Companies need to understand and get a complete picture of what their customers really need, want and aspire.

To do this, there are three methods:

  1. mining unsolicited customer feedback, customers constantly provide unsolicited feedback about their experiences via emails, call, chats, social media, etc.
  2. conducting ethnographic research, this is simply observing your customer’s behaviour in a natural setting
  3. gathering input from employees, each of frontline employees interact with dozen or hundreds of individual customers and routinely witnesses with good and bad customer experiences.
  4. companies can create “Voice of the employees programs

As an example of a low tech approach, you can place whiteboards in prominent locations for employees to share ideas for improving the customer experience and track ideas from submission to implementation.

Thinking you know what customers want is risky. Most companies neglect to build a foundation of customer understanding before they develop products, services and experiences strategies, and then proceed with costly initiatives.

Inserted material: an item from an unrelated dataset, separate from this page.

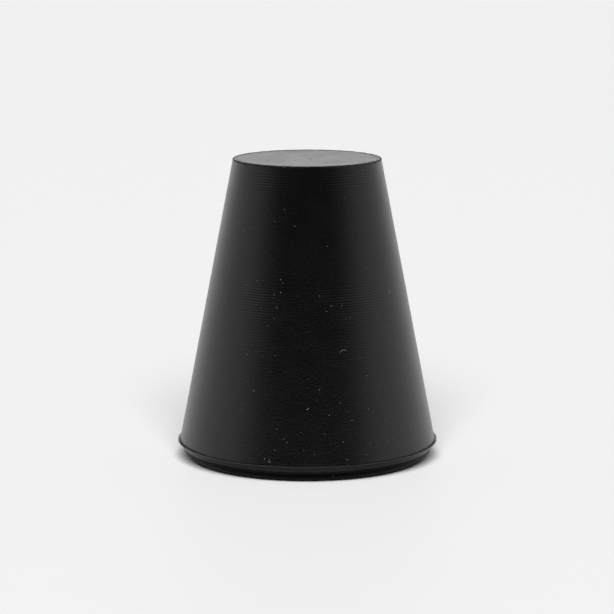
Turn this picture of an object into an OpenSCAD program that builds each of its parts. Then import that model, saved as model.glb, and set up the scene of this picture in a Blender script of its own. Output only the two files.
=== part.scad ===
// Conical rubber stopper, moulded as one solid piece.
// It stands on its wide face: the origin is the centre of that face, and +Z runs up the axis
// to the narrow face. A thin flash lip marks where the two halves of the mould met.

/* [Body] */
// Diameter of the sloping wall at the parting line, its widest place
wide_d = 25; // [16:0.1:60]
// Diameter of the sloping wall at the narrow face
narrow_d = 14.4; // [6:0.1:24]
// Height from the wide face to the narrow face
height = 29.4; // [12:0.1:90]

/* [Wide end] */
// Height of the parting line above the wide face
parting_z = 1.75; // [1.6:0.05:5]
// Radius of the rounded edge round the wide face
wide_edge_r = 1.5; // [0.2:0.05:1.5]
// Step inwards, on the radius, from the sloping wall to the rim below the parting line
rim_step = 0.3; // [0:0.05:0.8]

/* [Flash] */
// How far the flash stands out past the sloping wall
flash_reach = 0.2; // [0.05:0.05:0.8]
// Thickness of the flash where it leaves the rim
flash_root_t = 0.2; // [0.1:0.05:0.4]
// Thickness of the flash at its outer edge
flash_tip_t = 0.1; // [0.05:0.01:0.4]

/* [Narrow end] */
// Radius of the edge round the narrow face
narrow_edge_r = 0.15; // [0.05:0.05:1.5]

/* [Hidden] */
$fn = 96;

wide_r = wide_d / 2;
narrow_r = narrow_d / 2;
rim_r = wide_r - rim_step;
flash_r = wide_r + flash_reach;

// How far the sloping wall leans in from upright
wall_lean = atan((wide_r - narrow_r) / (height - parting_z));

// Distance from the narrow end's sharp corner to where its rounded edge starts, the same
// along the face and down the wall
narrow_edge_run = narrow_edge_r / tan((90 + wall_lean) / 2);
narrow_face_r = narrow_r - narrow_edge_run;
narrow_edge_foot = [
    narrow_r + narrow_edge_run * sin(wall_lean),
    height - narrow_edge_run * cos(wall_lean)
];

// Half section of the cone that the upper half of the mould forms, with its rounded edge
module cone_section() {
    polygon([
        [0, parting_z],
        [wide_r, parting_z],
        narrow_edge_foot,
        [narrow_face_r, height],
        [0, height]
    ]);
    translate([narrow_face_r, height - narrow_edge_r])
        circle(r = narrow_edge_r);
}

// Half section of the shallow rim below the parting line, with its rounded edge
module rim_section() {
    polygon([
        [0, 0],
        [rim_r - wide_edge_r, 0],
        [rim_r, wide_edge_r],
        [rim_r, parting_z],
        [0, parting_z]
    ]);
    translate([rim_r - wide_edge_r, wide_edge_r])
        circle(r = wide_edge_r);
}

// Half section of the flash lip, which thins outwards and is level with the parting line
module flash_section() {
    polygon([
        [rim_r, parting_z - flash_root_t / 2],
        [flash_r, parting_z - flash_tip_t / 2],
        [flash_r, parting_z + flash_tip_t / 2],
        [rim_r, parting_z + flash_root_t / 2]
    ]);
}

module stopper() {
    color([0.09, 0.09, 0.09])
        rotate_extrude() {
            cone_section();
            rim_section();
            flash_section();
        }
}

stopper();
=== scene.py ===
"""The looks of a solid tapered rubber stopper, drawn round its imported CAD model.

The row frame has its origin at the centre of the wide face, +Z up the axis to the narrow face, and the
viewer on the -Y side. Sizes here are in millimetres, and become metres where a mesh, a light or the
camera is made. Angles round the stopper count from the front, positive to the viewer's right.
"""

import logging
import math
from collections.abc import Callable
from dataclasses import dataclass, field
from enum import Enum
from typing import Any

import bpy
import numpy as np
from mathutils import Euler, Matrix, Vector


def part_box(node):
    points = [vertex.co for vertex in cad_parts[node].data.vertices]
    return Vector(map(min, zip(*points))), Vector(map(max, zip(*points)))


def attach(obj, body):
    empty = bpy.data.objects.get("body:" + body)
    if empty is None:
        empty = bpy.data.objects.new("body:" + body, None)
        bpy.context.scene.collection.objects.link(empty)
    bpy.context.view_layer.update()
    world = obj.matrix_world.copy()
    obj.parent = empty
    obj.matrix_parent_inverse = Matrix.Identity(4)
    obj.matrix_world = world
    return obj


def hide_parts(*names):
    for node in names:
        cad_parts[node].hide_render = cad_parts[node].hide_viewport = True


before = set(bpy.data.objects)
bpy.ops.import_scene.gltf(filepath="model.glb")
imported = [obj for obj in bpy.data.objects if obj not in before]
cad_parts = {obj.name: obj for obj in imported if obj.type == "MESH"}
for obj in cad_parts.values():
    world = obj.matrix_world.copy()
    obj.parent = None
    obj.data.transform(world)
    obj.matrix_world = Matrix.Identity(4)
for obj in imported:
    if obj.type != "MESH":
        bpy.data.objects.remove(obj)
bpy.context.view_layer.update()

MM = 0.001
# An uneven line is a sum of at most so many ripples, and the gain brings its spread to about 0.4.
RIPPLES = 40
RIPPLE_GAIN = 0.57
log = logging.getLogger("stopper")

# Short names for what the materials are made of.
Tree = bpy.types.NodeTree
Node = bpy.types.Node
Socket = bpy.types.NodeSocket


# ---------------------------------------------------------------------------------------------------
# Small helpers


def linear(hex_colour: str) -> tuple[float, float, float, float]:
    """Turns an sRGB hex colour into the linear colour that a shader takes.

    Args:
        hex_colour: A colour such as "#1a1a1a".

    Returns:
        Linear red, green and blue, and an alpha of 1.
    """
    shares = [int(hex_colour[i : i + 2], 16) / 255 for i in (1, 3, 5)]
    red, green, blue = (s / 12.92 if s <= 0.04045 else ((s + 0.055) / 1.055) ** 2.4 for s in shares)
    return red, green, blue, 1.0


def add_node(
    tree: Tree,
    kind: str,
    inputs: dict[str | int, Any] | None = None,
    **settings: Any,
) -> Node:
    """Adds one node to a tree, with its settings, values and links.

    Args:
        tree: The node tree to add to.
        kind: The node's type, such as "ShaderNodeBump".
        inputs: Each input's name or place, with a value for it or an output socket to link to it.
        **settings: Attributes of the node itself, such as operation="MULTIPLY".

    Returns:
        The new node.
    """
    node = tree.nodes.new(kind)
    for name, value in settings.items():
        setattr(node, name, value)
    for key, value in (inputs or {}).items():
        if isinstance(value, Socket):
            tree.links.new(value, node.inputs[key])
        else:
            node.inputs[key].default_value = value
    return node


def uneven(angles: np.ndarray, seed: int, coarsest: int, finest: int) -> np.ndarray:
    """A seeded uneven line round the stopper, which closes on itself.

    Args:
        angles: Where to read the line, in radians.
        seed: The line's own seed.
        coarsest: Waves round the stopper in its slowest ripple.
        finest: Waves round the stopper in its quickest ripple.

    Returns:
        One value for each angle, about -1 to 1, with a spread of about 0.4.
    """
    draw = np.random.default_rng(seed)
    waves = np.unique(np.geomspace(coarsest, finest, RIPPLES).astype(int))
    heights = draw.normal(size=waves.size) / np.sqrt(waves.size)
    starts = draw.uniform(0, 2 * math.pi, waves.size)
    ripples = heights[:, None] * np.cos(waves[:, None] * angles[None, :] + starts[:, None])
    return RIPPLE_GAIN * ripples.sum(axis=0)


def smooth_step(low: float, high: float, value: np.ndarray) -> np.ndarray:
    """Rises smoothly from 0 at low to 1 at high."""
    share = np.clip((value - low) / (high - low), 0, 1)
    return share * share * (3 - 2 * share)


def hump(centre: float, half_width: float, value: np.ndarray) -> np.ndarray:
    """A smooth bump of height 1 at centre that is 0 from half_width on."""
    return 1 - smooth_step(0, half_width, np.abs(value - centre))


# ---------------------------------------------------------------------------------------------------
# Finishes


@dataclass(frozen=True)
class Speck:
    """One grain of dust that stuck to the sloping wall: where it is, and how big."""

    around: float
    height: float
    radius: float

    def place(self, wall_r: Callable[[float], float]) -> Vector:
        """Where the grain lies, in metres.

        Args:
            wall_r: Gives the wall's radius at a height, both in millimetres.

        Returns:
            The grain's place in the row frame.
        """
        angle, radius = math.radians(self.around), wall_r(self.height)
        return Vector((radius * math.sin(angle), -radius * math.cos(angle), self.height)) * MM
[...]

Employees and managers very often fall into the trap of assuming that what they want is what customers want.

To avoid this trap, you can:

  1. use personas to document who your customers are. Unlike market segmentations, which typically remain nameless and faceless, personas come to life with names, photos and vivid narratives that describe real life scenarios.
  2. once you have developed your personas, you create journey maps that visually illustrate a particular persona’s activities over time. You can plot the entire course of a customer’s relationship with a company or zoom in to just one particular part of the journey

But remember, you end goal is not the personas and journey maps themselves, your end goal is deep customer insights.

Once you complete this part, share your customer insight early and often, use all channels available and meet regularly with employees and business functions for all the company to be in the same page.